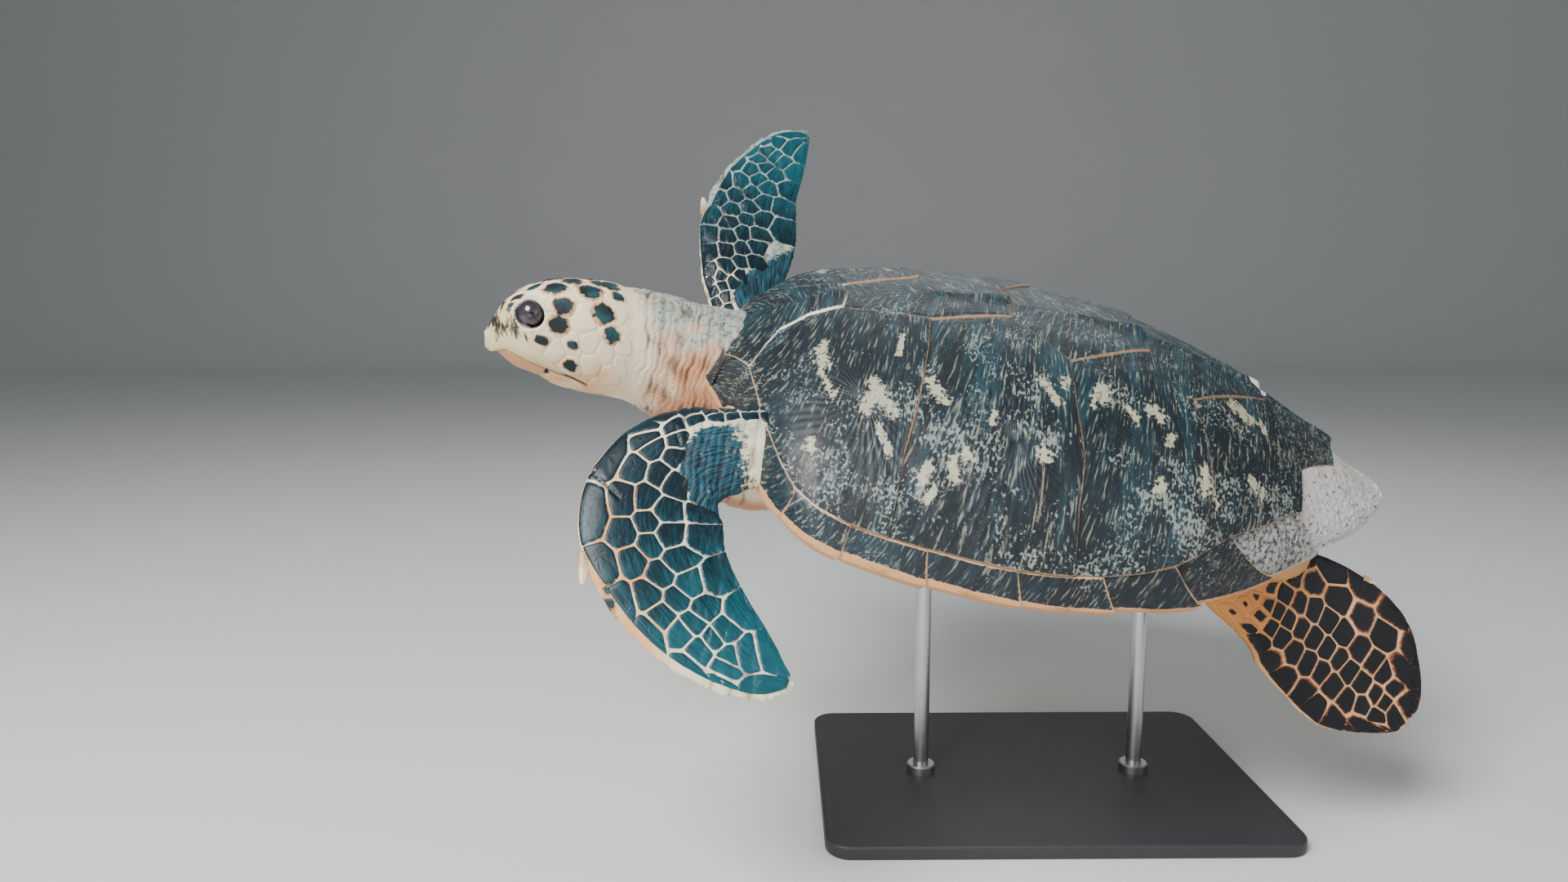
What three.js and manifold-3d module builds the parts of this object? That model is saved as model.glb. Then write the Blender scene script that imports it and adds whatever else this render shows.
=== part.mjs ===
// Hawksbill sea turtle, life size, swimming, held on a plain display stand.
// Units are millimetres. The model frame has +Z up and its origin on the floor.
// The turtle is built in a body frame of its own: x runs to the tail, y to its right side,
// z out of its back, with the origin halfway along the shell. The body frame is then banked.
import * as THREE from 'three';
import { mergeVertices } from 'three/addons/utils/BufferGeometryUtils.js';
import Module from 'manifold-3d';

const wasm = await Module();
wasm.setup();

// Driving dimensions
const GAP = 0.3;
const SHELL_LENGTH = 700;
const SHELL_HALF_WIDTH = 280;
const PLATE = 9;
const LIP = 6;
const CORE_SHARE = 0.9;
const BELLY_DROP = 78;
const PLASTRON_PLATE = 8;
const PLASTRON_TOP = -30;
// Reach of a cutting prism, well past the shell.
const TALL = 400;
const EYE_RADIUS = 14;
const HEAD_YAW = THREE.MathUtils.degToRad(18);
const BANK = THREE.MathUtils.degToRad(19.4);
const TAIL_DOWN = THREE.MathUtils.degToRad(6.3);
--
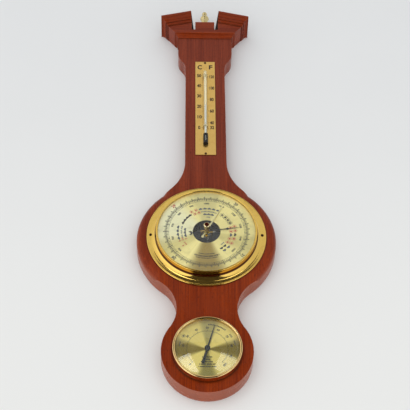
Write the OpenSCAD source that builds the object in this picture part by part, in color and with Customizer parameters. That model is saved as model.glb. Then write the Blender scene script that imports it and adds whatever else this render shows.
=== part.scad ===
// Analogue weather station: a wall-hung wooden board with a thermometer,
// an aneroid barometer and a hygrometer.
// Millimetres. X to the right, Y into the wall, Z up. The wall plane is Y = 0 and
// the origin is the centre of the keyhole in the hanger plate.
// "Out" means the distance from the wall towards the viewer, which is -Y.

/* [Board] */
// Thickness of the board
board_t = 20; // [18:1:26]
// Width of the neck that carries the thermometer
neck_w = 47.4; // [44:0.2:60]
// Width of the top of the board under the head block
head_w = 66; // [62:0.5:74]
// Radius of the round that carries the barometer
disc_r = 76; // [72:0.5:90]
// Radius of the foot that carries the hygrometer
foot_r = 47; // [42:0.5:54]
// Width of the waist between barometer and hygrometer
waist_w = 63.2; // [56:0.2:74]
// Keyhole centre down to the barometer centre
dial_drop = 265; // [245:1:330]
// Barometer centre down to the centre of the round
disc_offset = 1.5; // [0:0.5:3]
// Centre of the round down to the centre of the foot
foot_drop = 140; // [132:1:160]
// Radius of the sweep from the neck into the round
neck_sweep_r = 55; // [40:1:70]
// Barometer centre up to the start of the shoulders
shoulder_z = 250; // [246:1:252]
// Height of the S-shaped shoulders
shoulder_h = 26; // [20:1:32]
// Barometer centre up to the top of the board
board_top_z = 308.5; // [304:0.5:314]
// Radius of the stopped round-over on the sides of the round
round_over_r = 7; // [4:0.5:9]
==
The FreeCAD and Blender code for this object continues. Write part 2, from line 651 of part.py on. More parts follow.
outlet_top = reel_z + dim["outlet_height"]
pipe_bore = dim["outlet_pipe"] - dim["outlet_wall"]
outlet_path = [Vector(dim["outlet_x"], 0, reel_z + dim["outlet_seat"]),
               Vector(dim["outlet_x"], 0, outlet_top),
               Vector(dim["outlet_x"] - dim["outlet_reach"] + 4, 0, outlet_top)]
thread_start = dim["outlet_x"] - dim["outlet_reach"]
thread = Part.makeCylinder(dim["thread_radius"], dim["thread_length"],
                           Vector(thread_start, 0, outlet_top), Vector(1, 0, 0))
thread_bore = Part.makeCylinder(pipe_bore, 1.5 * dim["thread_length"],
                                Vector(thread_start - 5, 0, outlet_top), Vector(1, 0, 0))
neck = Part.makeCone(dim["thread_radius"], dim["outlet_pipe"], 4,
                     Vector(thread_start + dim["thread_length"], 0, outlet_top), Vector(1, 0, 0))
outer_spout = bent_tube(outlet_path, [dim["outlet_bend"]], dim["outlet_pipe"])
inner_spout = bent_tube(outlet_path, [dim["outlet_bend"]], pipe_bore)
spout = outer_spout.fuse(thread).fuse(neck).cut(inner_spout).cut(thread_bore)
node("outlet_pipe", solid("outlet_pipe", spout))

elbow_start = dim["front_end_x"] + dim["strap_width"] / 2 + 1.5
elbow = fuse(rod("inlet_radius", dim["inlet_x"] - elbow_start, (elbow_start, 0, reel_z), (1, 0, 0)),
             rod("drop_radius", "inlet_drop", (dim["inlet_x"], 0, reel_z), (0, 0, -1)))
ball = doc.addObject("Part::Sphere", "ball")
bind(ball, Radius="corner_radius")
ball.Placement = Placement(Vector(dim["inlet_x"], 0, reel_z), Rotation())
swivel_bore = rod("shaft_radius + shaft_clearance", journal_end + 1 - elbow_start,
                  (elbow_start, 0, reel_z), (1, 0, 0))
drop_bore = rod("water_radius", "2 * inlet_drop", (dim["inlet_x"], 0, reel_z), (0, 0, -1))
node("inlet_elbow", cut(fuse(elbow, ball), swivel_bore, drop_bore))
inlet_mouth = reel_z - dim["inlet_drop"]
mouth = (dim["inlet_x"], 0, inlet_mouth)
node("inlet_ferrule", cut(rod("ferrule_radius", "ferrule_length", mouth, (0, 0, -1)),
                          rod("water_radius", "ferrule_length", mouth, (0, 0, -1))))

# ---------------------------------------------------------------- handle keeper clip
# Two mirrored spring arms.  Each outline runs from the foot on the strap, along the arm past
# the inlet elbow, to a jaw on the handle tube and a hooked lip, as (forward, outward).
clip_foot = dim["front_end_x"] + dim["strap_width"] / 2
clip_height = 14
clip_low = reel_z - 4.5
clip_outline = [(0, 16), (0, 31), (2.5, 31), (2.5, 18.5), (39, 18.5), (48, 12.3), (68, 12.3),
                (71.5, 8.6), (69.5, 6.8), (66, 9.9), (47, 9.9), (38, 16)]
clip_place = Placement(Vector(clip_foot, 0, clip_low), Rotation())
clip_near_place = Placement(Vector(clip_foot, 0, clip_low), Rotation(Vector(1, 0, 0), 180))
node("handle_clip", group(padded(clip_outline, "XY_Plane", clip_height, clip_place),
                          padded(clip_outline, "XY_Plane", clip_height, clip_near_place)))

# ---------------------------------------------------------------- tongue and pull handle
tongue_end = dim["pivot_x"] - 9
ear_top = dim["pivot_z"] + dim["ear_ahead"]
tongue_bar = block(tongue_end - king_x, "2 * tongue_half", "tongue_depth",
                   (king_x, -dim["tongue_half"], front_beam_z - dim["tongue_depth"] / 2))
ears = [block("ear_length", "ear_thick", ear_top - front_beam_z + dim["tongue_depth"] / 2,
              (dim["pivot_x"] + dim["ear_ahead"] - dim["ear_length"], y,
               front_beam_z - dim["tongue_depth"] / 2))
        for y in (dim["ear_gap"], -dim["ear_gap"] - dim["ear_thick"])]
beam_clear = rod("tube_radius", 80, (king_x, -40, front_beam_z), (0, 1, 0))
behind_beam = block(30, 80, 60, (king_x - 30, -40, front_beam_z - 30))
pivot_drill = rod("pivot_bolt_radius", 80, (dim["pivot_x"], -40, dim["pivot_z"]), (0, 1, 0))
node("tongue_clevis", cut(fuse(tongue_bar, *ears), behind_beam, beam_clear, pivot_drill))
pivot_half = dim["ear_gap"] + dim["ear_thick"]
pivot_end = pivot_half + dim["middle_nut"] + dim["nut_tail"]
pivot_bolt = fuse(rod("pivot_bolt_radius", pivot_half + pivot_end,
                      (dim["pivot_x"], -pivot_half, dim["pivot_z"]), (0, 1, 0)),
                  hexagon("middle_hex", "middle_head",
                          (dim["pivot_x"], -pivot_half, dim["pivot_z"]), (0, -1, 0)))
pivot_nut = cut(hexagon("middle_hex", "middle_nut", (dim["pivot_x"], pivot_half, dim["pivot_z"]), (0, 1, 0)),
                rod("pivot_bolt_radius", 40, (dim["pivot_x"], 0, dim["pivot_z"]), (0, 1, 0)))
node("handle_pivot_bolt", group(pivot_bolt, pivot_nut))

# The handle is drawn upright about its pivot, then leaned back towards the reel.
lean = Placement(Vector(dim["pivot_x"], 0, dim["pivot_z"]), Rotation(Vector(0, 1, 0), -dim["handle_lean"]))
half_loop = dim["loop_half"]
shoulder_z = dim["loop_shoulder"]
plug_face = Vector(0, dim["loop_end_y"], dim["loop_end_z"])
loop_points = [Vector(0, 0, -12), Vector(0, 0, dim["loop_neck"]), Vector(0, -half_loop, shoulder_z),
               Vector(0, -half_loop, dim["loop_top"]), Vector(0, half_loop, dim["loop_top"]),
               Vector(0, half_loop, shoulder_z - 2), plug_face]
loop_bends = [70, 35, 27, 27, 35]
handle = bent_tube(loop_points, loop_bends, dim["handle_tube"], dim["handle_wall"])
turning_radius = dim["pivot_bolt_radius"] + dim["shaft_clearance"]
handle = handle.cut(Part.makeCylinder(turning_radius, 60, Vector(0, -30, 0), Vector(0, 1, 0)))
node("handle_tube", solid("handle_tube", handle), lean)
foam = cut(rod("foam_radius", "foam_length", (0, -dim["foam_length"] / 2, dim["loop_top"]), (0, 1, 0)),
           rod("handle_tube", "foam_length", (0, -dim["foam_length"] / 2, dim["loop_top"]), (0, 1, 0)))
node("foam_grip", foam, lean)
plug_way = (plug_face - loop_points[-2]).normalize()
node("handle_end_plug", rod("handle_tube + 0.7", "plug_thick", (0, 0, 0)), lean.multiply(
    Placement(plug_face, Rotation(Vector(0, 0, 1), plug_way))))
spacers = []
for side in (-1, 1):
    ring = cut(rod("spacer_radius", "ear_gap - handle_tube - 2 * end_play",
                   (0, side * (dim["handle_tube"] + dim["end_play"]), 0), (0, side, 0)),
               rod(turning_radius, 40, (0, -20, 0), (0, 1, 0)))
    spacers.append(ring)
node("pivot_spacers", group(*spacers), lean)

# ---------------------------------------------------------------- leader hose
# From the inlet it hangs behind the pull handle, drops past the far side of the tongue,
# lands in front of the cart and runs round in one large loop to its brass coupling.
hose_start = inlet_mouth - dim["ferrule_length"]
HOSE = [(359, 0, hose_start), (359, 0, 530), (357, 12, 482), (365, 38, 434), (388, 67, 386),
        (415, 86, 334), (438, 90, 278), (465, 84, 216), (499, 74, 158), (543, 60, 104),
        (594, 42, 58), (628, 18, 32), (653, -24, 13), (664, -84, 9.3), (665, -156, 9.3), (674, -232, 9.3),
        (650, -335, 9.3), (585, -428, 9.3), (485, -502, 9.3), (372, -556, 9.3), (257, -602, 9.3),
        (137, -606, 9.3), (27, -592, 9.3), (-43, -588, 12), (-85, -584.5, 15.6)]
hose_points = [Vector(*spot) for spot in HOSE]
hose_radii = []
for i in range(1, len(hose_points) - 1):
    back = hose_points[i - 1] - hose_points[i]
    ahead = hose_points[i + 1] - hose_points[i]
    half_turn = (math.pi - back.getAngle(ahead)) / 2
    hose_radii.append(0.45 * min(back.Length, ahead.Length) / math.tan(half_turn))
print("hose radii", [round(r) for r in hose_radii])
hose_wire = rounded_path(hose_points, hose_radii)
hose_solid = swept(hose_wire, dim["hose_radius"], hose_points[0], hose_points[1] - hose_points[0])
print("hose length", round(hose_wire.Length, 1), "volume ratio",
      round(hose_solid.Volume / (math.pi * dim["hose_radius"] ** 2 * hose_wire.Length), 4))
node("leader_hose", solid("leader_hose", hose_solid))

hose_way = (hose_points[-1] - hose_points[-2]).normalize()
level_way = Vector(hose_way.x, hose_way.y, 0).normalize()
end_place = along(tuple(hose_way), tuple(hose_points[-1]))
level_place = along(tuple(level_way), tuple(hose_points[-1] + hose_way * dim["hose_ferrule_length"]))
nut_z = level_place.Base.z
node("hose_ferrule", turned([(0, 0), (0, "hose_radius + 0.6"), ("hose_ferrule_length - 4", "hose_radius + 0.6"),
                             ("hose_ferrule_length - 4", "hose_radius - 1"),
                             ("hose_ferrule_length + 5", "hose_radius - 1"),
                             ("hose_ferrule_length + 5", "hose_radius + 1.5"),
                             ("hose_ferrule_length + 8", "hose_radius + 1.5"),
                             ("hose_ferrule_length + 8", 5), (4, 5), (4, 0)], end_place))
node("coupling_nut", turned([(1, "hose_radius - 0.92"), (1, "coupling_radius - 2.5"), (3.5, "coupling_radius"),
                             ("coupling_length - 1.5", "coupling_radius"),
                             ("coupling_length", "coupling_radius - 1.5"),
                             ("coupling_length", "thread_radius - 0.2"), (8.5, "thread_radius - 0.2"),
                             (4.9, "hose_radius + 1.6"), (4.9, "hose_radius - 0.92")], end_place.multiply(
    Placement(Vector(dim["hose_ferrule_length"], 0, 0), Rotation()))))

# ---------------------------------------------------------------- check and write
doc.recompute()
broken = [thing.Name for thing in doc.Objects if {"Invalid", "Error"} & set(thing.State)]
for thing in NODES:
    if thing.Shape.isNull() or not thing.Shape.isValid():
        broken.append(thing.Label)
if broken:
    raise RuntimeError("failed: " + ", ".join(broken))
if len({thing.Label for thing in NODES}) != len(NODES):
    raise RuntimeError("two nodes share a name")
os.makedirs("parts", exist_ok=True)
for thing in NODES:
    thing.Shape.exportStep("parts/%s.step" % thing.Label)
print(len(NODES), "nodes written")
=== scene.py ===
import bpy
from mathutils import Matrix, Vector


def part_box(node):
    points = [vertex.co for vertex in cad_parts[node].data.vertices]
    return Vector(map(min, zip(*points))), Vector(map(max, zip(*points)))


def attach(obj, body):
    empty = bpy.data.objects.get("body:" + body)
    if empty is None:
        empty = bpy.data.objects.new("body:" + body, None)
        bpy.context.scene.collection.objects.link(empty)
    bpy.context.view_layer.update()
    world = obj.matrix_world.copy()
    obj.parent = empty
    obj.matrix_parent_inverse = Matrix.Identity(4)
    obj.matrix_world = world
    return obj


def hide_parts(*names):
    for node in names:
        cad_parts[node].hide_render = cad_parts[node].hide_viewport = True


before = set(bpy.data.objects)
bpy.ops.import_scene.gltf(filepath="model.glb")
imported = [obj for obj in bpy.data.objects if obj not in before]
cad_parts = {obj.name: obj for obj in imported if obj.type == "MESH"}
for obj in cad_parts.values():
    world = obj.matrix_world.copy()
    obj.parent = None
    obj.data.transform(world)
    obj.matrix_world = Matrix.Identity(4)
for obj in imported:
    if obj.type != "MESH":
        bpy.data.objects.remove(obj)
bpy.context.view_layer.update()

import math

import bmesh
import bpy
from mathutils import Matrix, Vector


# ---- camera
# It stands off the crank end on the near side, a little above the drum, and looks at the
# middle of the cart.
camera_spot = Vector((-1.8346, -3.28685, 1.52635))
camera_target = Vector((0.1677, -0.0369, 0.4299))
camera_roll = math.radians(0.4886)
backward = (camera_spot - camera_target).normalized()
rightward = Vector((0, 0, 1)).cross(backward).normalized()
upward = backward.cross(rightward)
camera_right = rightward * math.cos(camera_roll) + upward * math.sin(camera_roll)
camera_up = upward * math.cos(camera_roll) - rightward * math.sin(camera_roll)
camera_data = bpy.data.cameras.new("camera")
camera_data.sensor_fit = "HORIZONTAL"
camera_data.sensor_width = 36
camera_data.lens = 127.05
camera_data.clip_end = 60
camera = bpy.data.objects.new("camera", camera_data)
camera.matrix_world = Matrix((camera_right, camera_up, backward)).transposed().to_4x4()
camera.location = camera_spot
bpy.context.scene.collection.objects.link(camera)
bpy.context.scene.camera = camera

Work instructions
Retype exactly, and only, the lines from the one containing "check and write" through the one containing "obj.matrix_world = Matrix.Identity(4)", both included.

Task answer
# ---------------------------------------------------------------- check and write
doc.recompute()
broken = [thing.Name for thing in doc.Objects if {"Invalid", "Error"} & set(thing.State)]
for thing in NODES:
    if thing.Shape.isNull() or not thing.Shape.isValid():
        broken.append(thing.Label)
if broken:
    raise RuntimeError("failed: " + ", ".join(broken))
if len({thing.Label for thing in NODES}) != len(NODES):
    raise RuntimeError("two nodes share a name")
os.makedirs("parts", exist_ok=True)
for thing in NODES:
    thing.Shape.exportStep("parts/%s.step" % thing.Label)
print(len(NODES), "nodes written")
=== scene.py ===
import bpy
from mathutils import Matrix, Vector


def part_box(node):
    points = [vertex.co for vertex in cad_parts[node].data.vertices]
    return Vector(map(min, zip(*points))), Vector(map(max, zip(*points)))


def attach(obj, body):
    empty = bpy.data.objects.get("body:" + body)
    if empty is None:
        empty = bpy.data.objects.new("body:" + body, None)
        bpy.context.scene.collection.objects.link(empty)
    bpy.context.view_layer.update()
    world = obj.matrix_world.copy()
    obj.parent = empty
    obj.matrix_parent_inverse = Matrix.Identity(4)
    obj.matrix_world = world
    return obj


def hide_parts(*names):
    for node in names:
        cad_parts[node].hide_render = cad_parts[node].hide_viewport = True


before = set(bpy.data.objects)
bpy.ops.import_scene.gltf(filepath="model.glb")
imported = [obj for obj in bpy.data.objects if obj not in before]
cad_parts = {obj.name: obj for obj in imported if obj.type == "MESH"}
for obj in cad_parts.values():
    world = obj.matrix_world.copy()
    obj.parent = None
    obj.data.transform(world)
    obj.matrix_world = Matrix.Identity(4)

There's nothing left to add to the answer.